その通りで、彼女が言っているのは、考え方を根本から変えることです。英語ではchange your mindsetです。そうすると、もう一度同じことを繰り返さないようになります。片付けた部屋が、また散らかったりしない。行動の仕方や生き方まで変わるので、例えば、「ときめく」ものを買うように、買い物の基準が変わります。人間の本来の心に合っている、いい意味で精神的な考え方だと思います。
アメリカでは禅に基づくマインドフルネスもブームですが、似ていますね。
同じような要素があると思います。宗教ではないのですが、片付けの背景にそうしたお釈迦(しゃか)様に通じる精神があり、だからこそ、片付けを通してもその心境に近づくことができるのでしょう。彼女の言うように自分と物との関係を見直していくと、やがて自分の生き方まで見直すようになります。
物を捨てるとき「お別れの儀式」をするなど、物にも心があるように扱います。アニミズム的な発想ですが、欧米人にはどう思われているのですか。

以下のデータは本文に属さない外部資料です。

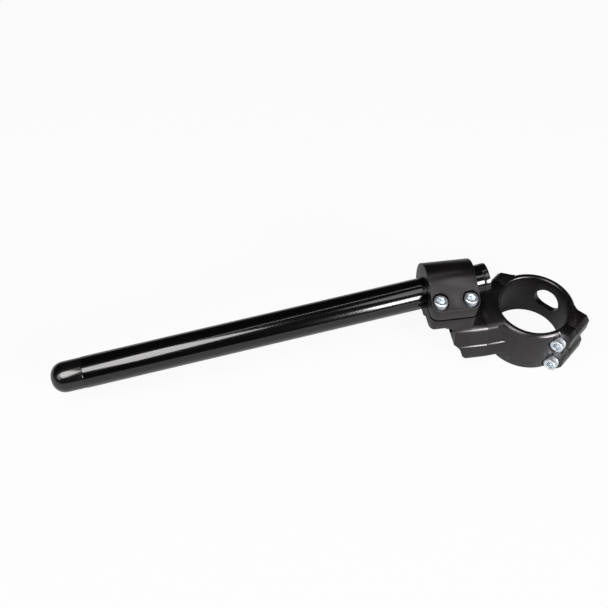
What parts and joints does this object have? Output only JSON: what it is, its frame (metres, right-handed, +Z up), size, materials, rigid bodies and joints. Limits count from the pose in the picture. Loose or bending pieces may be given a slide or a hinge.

私は一つの国を代表して言える立場ではないのですが、カナダやアメリカでは物に心が宿るという考えを持っていない人が多いように思います。そのため、そのまま訳すると物に話し掛けたりするこんまりさんが、ただの「変人」に見えるのではとちょっと不安でした。それを防ぐために、西欧ではなじみがない日本的な視点が出ているところに「日本ではこのように考えます」などと、言葉を少し足しました。そうすれば、日本ではそんな見方があるのだと面白がってくれるでしょうから。私は国や民族により文化や考え方が異なること自体はとても面白くて、それを知ることによって視野が広がると感じます。また、違いがあっても人間の根っこは同じだとも思うので、翻訳本を通して読者がそれを少しでも経験できたらと願っています。
具体的には「小物類」の英訳に苦労したそうですね。
適切な英語が見つからないのですごく探しました。彼女の「小物」には、文房具や電化製品、台所・洗濯・掃除用品などが含まれますが、どの英語を当てはめてみても幅が狭すぎて、彼女の言う分類には当てはまらないのです。結局あきらめて、そのままKOMONO(miscellaneous items)にしました。
もう一つ大きな違いは、日本と欧米の家のつくりです。こんまりさんはトイレとお風呂を分けていますが、アメリカでは多くの場合、同じ部屋にあります。彼女の片付け法でも区別しているので、アメリカの編集者用に説明のコメントを付けました。